**PROVIDED DATA**
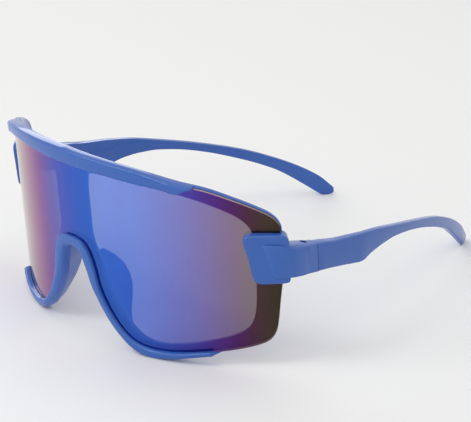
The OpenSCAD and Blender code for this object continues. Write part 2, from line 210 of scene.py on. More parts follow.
def mirrorLens():
    m, look = Maker("mirrorCoatedLens"), lensLook
    at = m.coords()
    x, y, z = m.parts(at)
    length = x.angleWith(beforeAxis(y, z)) * glasses["radius"]
    cloud = (m.noise(at, look["cloud"], 1.0) - 0.5) * look["uneven"]
    share = (length.absolute() / glasses["half"] + cloud).clamped()
    away = m.make("ShaderNodeLayerWeight", {}, {"Blend": 0.5}, "Facing")
    coated, slanted = (m.plain({
        "Base Color": m.ramp(value, [(place, linear(*shade)) for place, shade in stops]),
        "Metallic": 1.0, "Roughness": look["roughness"], "Alpha": cover,
    }) for value, stops, cover in ((share, coating, look["cover"]), (away, sheen, sheenLook["cover"])))
    setIn = ((away - sheenLook["from"]) / sheenLook["over"]).clamped()
    return m.finish(m.make("ShaderNodeMixShader", {}, {0: setIn, 1: coated, 2: slanted}))


edgeLook = {"deep": (178, 146, 148), "pale": (196, 168, 166), "marks": 600.0, "roughness": 0.25,
            "uneven": 0.2, "metallic": 0.0}
steelLook = {"deep": (60, 62, 70), "pale": (110, 112, 120), "marks": 2500.0, "roughness": 0.25,
             "uneven": 0.15, "metallic": 1.0}


def marked(name, look):
    # two close shades and a roughness that follow the same fine marks: sawn on the lens, turned on the steel
    m = Maker(name)
    marks = m.noise(m.coords(), look["marks"], 2.0)
    return m.finish(m.plain({
        "Base Color": m.mix(marks, linear(*look["deep"]), linear(*look["pale"])),
        "Metallic": look["metallic"], "Roughness": look["roughness"] + marks * look["uneven"],
    }))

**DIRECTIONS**
Report how many lines in the listing include the word "from". Give nothing but the count.

**RESULT**
2